The absence of UK vetoes might make some aspects work more smoothly, given that there would be less opposition to permanent structured co-operation and the possible setting up of a EU military headquarters, but some means of including the UK as a third party contributor operationally will need to be found, for example, a revised framework participation agreement. Defence market co-operation will suffer if the UK falls out. It has a large defence industry operation, so it may want to opt into co-operation in some form. Various possibilities that might happen in the absence of the UK have been suggested, such as the creation of an autonomous EU military headquarters, but we do not know what will happen. It is all uncertain.

The implications for NATO are unclear. The UK is clearly an Atlanticist country and likes the NATO core to defence but, judging by the recent German defence White Paper, it is Atlanticist as well. I see no great desire to get NATO out and to replace it with a European defence alliance.
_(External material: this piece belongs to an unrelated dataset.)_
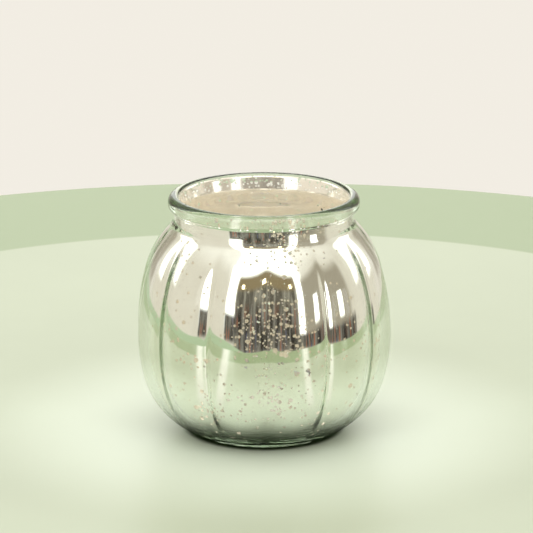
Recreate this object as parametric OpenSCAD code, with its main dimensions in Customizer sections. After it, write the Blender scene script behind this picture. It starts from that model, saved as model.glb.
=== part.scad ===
// Silvered glass tealight holder: a lobed glass jar with a thin mirror lining on its inside,
// and the tealight that stands in it. The jar stands on the plane z = 0 and its axis is Z.

/* [Glass jar] */
// Diameter over the crests of the lobes
body_d = 90; // [88:0.5:92]
// Height from the foot to the top of the lip
jar_h = 84.5; // [84:0.5:90]
// Height of the widest ring
equator_h = 36; // [35:0.5:37]
// Wall thickness of the body at the crests of the lobes
wall = 3; // [2.5:0.1:3.4]
// Thickness of the solid glass base
base_t = 4; // [3.5:0.5:9]
// Radius of the round corner between the floor and the wall inside
floor_r = 8; // [6:0.5:10]
// Radius of the shallow hollow under the foot
push_up_r = 18; // [14:1:20]
// Depth of the hollow under the foot
push_up_t = 1.5; // [0.8:0.1:2.5]

/* [Lobes] */
// Number of lobes around the body
lobes = 12; // [10:1:16]
// Radius of the arc across one lobe at the widest ring
lobe_r = 21; // [19:0.5:26]
// Height over which the creases grow out of the foot
foot_fade = 13; // [8:1:18]
// Height over which the creases die out below the neck
neck_fade = 17; // [10:1:22]

/* [Neck and lip] */
// Outer diameter of the neck
neck_d = 62.4; // [61.5:0.1:63.5]
// Diameter of the bore through the neck
mouth_d = 57; // [56.5:0.1:57.5]
// Depth over which the mouth narrows from the lip down to the bore
flare_h = 5.5; // [4.5:0.5:6]
// Outer diameter of the lip
lip_d = 66.6; // [66:0.1:67.5]
// Height of the lip, down to where its underside meets the neck
lip_h = 6.5; // [5.5:0.1:6.5]
// Radius of the outer edge at the top of the lip
lip_top_r = 2.4; // [2:0.1:2.5]
// Radius of the outer edge at the bottom of the lip
lip_low_r = 1.5; // [1:0.1:1.8]
// Radius of the cove between the neck and the shoulder
cove_r = 2.5; // [2:0.1:3]

/* [Mirror lining] */
// Thickness of the mirror lining
lining_t = 0.15; // [0.1:0.01:0.3]

/* [Tealight] */
// Outer diameter of the aluminium cup at its top
cup_d = 38; // [37:0.5:39.5]
// Height of the cup
cup_h = 16; // [15:0.5:18]
// Sheet thickness of the cup
cup_t = 0.25; // [0.2:0.05:0.4]
// Height of the wax
wax_h = 12; // [9:0.5:12.5]
// Diameter of the wick
wick_d = 1.6; // [1.2:0.1:2]
// Length of the wick above the wax
wick_out = 9; // [6:0.5:12]
// Diameter of the disc of the wick sustainer
sustainer_d = 13; // [11:0.5:15]
// Height of the crimped neck of the sustainer
crimp_h = 3.5; // [2.5:0.5:5]

/* [Hidden] */

$fn = 96;
cut = 1;

body_r = body_d / 2;
neck_r = neck_d / 2;
mouth_r = mouth_d / 2;
lip_r = lip_d / 2;

// The meridian of the body is four arcs that run into each other without a corner.
upper_r = 80;
upper_turn = 15;
shoulder_r = 38.5;
lower_r = 60;
lower_turn = 15.5;
heel_r = 30;

function polar(r, a) = r * [cos(a), sin(a)];

upper_c = [body_r - upper_r, equator_h];
lower_c = [body_r - lower_r, equator_h];
shoulder_c = upper_c + polar(upper_r - shoulder_r, upper_turn);
heel_c = lower_c + polar(lower_r - heel_r, -lower_turn);

// Height at which the shoulder reaches the neck's radius, and the cove that joins them.
neck_z = shoulder_c[1] + shoulder_r * sin(acos((neck_r - shoulder_c[0]) / shoulder_r));
cove_c = [neck_r + cove_r, neck_z + 0.38 * cove_r];
cove_turn = 40;
buried = 1.5;

lip_flat = 0.3;
lip_under_turn = 50;
lip_z = max(jar_h - lip_h, cove_c[1] + lip_flat);

// The mouth widens from the bore up to the round inner edge of the lip.
nose_r = 1.2;
flare_turn = 15;
nose_c = [lip_r - lip_top_r, jar_h - nose_r];
flare_top = nose_c + nose_r * [-cos(flare_turn), sin(flare_turn)];
flare_z = jar_h - flare_h;

// The inner edge where the shoulder runs into the bore of the neck.
throat_r = 8;

// The hollow under the foot is the cap of a large ball.
push_up_ball = (pow(push_up_r, 2) + pow(push_up_t, 2)) / (2 * push_up_t);

// Lobes: the arc across one lobe has its centre this far from the axis.
lobe_off = body_r - lobe_r;
lobe_steps = 6;
around = lobes * lobe_steps;
pitch = 360 / lobes;

// Tealight: the cup's sides lean out, its rim is rolled and its bottom has a raised panel.
cup_lean = 0.5;
rim_roll = 0.5;
panel_r = 14;
panel_up = 0.4;
sheet_t = 0.3;
crimp_t = 0.4;

// Gaps between the pieces that lift apart, and round the wick in the wax.
rest_gap = 0.1;
side_gap = 0.3;
wick_gap = 0.05;

cup_r = cup_d / 2;
cup_z = base_t + lining_t + rest_gap;
wax_z = cup_z + panel_up + cup_t + rest_gap;
wax_r = cup_r - cup_lean - cup_t - side_gap;

function arc(c, r, from, to, steps) =
    [for (i = [0:steps]) c + polar(r, from + (to - from) * i / steps)];

function smooth(x) = let (t = max(0, min(1, x))) t * t * (3 - 2 * t);

// How deep the creases are at height z, as a part of their full depth.
function crease(z) = smooth(z / foot_fade) * smooth((neck_z - z) / neck_fade);

// Radius at an angle from a lobe's crest, as a part of the radius at the crest.
function lobe(p) = (lobe_off * cos(p) + sqrt(pow(lobe_r, 2) - pow(lobe_off * sin(p), 2))) / body_r;

// Outer meridian, from the foot to a point inside the neck.
function outside() =
    let (top_turn = acos((neck_r - buried - shoulder_c[0]) / shoulder_r))
    concat(
        arc(heel_c, heel_r, -asin(heel_c[1] / heel_r), -lower_turn, 8),
        arc(lower_c, lower_r, -lower_turn * 2 / 3, 0, 2),
        arc(upper_c, upper_r, upper_turn / 4, upper_turn, 3),
        arc(shoulder_c, shoulder_r, upper_turn + 4, top_turn, 7));

// Inner meridian, set in from the outer one by the wall and the inset, with a flat floor.
function inside(inset) =
    let (
        in = wall + inset,
        corner_r = floor_r - inset,
        corner_off = heel_r - in - corner_r,
        corner_turn = -asin((heel_c[1] - base_t - floor_r) / corner_off),
        throat_in = throat_r + inset,
        throat_off = shoulder_r - in + throat_in,
        throat_turn = acos((mouth_r + throat_r - shoulder_c[0]) / throat_off))
    concat(
        arc(heel_c + polar(corner_off, corner_turn), corner_r, -90, corner_turn, 5),
        arc(heel_c, heel_r - in, corner_turn, -lower_turn, 4),
        arc(lower_c, lower_r - in, -lower_turn, 0, 3),
        arc(upper_c, upper_r - in, 0, upper_turn, 3),
        arc(shoulder_c, shoulder_r - in, upper_turn, throat_turn, 5),
        arc(shoulder_c + polar(throat_off, throat_turn), throat_in, 180 + throat_turn, 180, 5));

module lobed_skin() {
    rings = outside();
    last = (len(rings) - 1) * around;
    points = [for (ring = rings, i = [0:around - 1])
        let (
            turn = i * 360 / around,
            r = ring[0] * (1 - crease(ring[1]) * (1 - lobe(turn % pitch - pitch / 2))))
        [r * sin(turn), -r * cos(turn), ring[1]]];
    sides = [for (low = [0:around:last - 1], i = [0:around - 1])
        let (
            k = (i + 1) % around,
            high = low + around)
        each [[low + i, high + i, high + k], [low + i, high + k, low + k]]];
    foot = [for (i = [0:around - 1]) i];
    top = [for (i = [around - 1:-1:0]) last + i];
    polyhedron(points, concat(sides, [foot, top]));
}

module neck_and_lip() {
    rotate_extrude()
        polygon(concat(
            [[mouth_r - cut, neck_z - buried], [neck_r - buried, neck_z - 2 * buried]],
            arc(cove_c, cove_r, 180 + cove_turn, 180, 4),
            [[neck_r, lip_z]],
            arc([lip_r - lip_low_r, lip_z + 2 * lip_low_r], lip_low_r, -lip_under_turn, 0, 4),
            arc([lip_r - lip_top_r, jar_h - lip_top_r], lip_top_r, 0, 90, 6),
            [[mouth_r - cut, jar_h]]));
}

module mouth_and_hollow() {
    rotate_extrude()
        polygon(concat(
            [[0, base_t]],
            inside(0),
            [[mouth_r, flare_z]],
            arc(nose_c, nose_r, 180 - flare_turn, 90, 4),
            [[nose_c[0], jar_h + cut], [0, jar_h + cut]]));
}

module glass_jar() {
    color("lightcyan", 0.5)
        difference() {
            union() {
                lobed_skin();
                neck_and_lip();
            }
            mouth_and_hollow();
            translate([0, 0, push_up_t - push_up_ball])
                sphere(r = push_up_ball);
        }
}

module silver_lining() {
    edge_z = flare_top[1];
    color("silver")
        rotate_extrude()
            difference() {
                polygon(concat([[0, base_t]], inside(0), [[mouth_r, flare_z], flare_top, [0, edge_z]]));
                polygon(concat([[0, base_t + lining_t]], inside(lining_t),
                    [[mouth_r - lining_t, flare_z], [flare_top[0] - lining_t, edge_z]],
                    [[flare_top[0] - lining_t, edge_z + cut], [0, edge_z + cut]]));
            }
}

module tealight_cup() {
    foot_r = cup_r - cup_lean;
    color("gainsboro")
        translate([0, 0, cup_z])
            rotate_extrude()
                polygon([
                    [0, panel_up],
                    [panel_r, panel_up],
                    [panel_r + panel_up, 0],
                    [foot_r, 0],
                    [cup_r, cup_h - 2 * rim_roll],
                    [cup_r + rim_roll, cup_h - 2 * rim_roll],
                    [cup_r + rim_roll, cup_h - rim_roll / 2],
                    [cup_r, cup_h],
                    [cup_r - cup_t, cup_h - rim_roll / 2],
                    [foot_r - cup_t, cup_t],
                    [panel_r + panel_up + cup_t, cup_t],
                    [panel_r + cup_t, panel_up + cup_t],
                    [0, panel_up + cup_t]]);
}

module tealight_wax() {
    color("ivory")
        translate([0, 0, wax_z])
            difference() {
                cylinder(h = wax_h, r = wax_r);
                translate([0, 0, -cut])
                    cylinder(h = wax_h + 2 * cut, r = wick_d / 2 + wick_gap);
                translate([0, 0, -cut])
                    cylinder(h = cut + sheet_t + wick_gap, r = sustainer_d / 2 + wick_gap);
                translate([0, 0, -cut])
                    cylinder(h = cut + sheet_t + crimp_h + wick_gap, r = wick_d / 2 + crimp_t + wick_gap);
            }
}

module wick() {
    color("white")
        translate([0, 0, wax_z + sheet_t])
            cylinder(h = wax_h - sheet_t + wick_out, r = wick_d / 2);
}

module wick_sustainer() {
    color("darkgray")
        translate([0, 0, wax_z]) {
            cylinder(h = sheet_t, r = sustainer_d / 2);
            difference() {
                cylinder(h = sheet_t + crimp_h, r = wick_d / 2 + crimp_t);
                translate([0, 0, sheet_t])
                    cylinder(h = crimp_h + cut, r = wick_d / 2);
            }
        }
}

glass_jar();
silver_lining();
tealight_cup();
tealight_wax();
wick();
wick_sustainer();
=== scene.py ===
import math

import bpy
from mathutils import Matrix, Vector


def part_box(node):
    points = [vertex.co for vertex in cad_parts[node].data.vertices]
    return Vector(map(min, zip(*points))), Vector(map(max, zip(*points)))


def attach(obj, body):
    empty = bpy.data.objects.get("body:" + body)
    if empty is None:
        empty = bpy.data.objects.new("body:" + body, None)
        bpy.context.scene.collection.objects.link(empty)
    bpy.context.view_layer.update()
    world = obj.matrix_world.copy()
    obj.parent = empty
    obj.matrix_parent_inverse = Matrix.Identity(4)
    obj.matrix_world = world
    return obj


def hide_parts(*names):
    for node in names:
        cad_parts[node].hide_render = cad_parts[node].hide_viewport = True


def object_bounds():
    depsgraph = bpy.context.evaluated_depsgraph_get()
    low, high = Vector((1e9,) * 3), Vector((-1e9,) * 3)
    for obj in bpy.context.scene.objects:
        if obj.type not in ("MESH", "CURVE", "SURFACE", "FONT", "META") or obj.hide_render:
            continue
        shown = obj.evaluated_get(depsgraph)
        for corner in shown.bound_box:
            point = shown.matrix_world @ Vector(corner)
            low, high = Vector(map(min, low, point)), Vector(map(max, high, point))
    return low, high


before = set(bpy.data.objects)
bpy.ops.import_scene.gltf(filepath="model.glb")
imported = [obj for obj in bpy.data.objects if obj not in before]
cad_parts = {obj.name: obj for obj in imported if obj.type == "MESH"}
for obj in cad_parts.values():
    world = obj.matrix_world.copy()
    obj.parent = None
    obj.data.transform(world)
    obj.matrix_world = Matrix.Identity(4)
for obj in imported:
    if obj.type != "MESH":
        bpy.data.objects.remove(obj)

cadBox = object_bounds()
scene = bpy.context.scene
mm = 0.001


# helpers for node trees
def addNode(tree, kind, inputs=None, **settings):
    node = tree.nodes.new(kind)
    for name, value in settings.items():
        setattr(node, name, value)
    for key, value in (inputs or {}).items():
        feed(tree, node.inputs[key], value)
    return node


def feed(tree, socket, value):
    if isinstance(value, bpy.types.NodeSocket):
        tree.links.new(value, socket)
    else:
        socket.default_value = value


def calc(tree, operation, *values, clamp=False):
    node = addNode(tree, "ShaderNodeMath", operation=operation, use_clamp=clamp)
    for place, value in enumerate(values):
        feed(tree, node.inputs[place], value)
    return node.outputs[0]


def smoothStep(tree, value, low, high, start=0.0, end=1.0):
    node = addNode(tree, "ShaderNodeMapRange", {0: value, 1: low, 2: high, 3: start, 4: end},
                   interpolation_type="SMOOTHSTEP")
    return node.outputs[0]


def mixColor(tree, amount, first, second):
    node = addNode(tree, "ShaderNodeMix", data_type="RGBA")
    feed(tree, node.inputs[0], amount)
    feed(tree, node.inputs[6], first)
    feed(tree, node.inputs[7], second)
    return node.outputs[2]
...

Regarding the implications for Irish neutrality, that neutrality presented a difficult issue when Ireland was negotiating entry to the European Communities in the first place. However, the EU has expanded to include six neutral and non-aligned states, including us, so any future arrangement is likely to be a coalition of the willing. The special characteristics of national defence policy such as Ireland's are specifically recognised in the treaty, and let us not forget that our Constitution contains a provision precluding our taking part in a European defence alliance. On top of that is the Seville declaration.

Brexit may allow things to happen that would not have happened were the UK still in the EU, and it may require things to happen if the CSDP is to continue to have any relevance or begin to have more relevance. It will require other states to step up to the plate. Its long-term implications are as yet unclear, but I see no threat to Irish neutrality.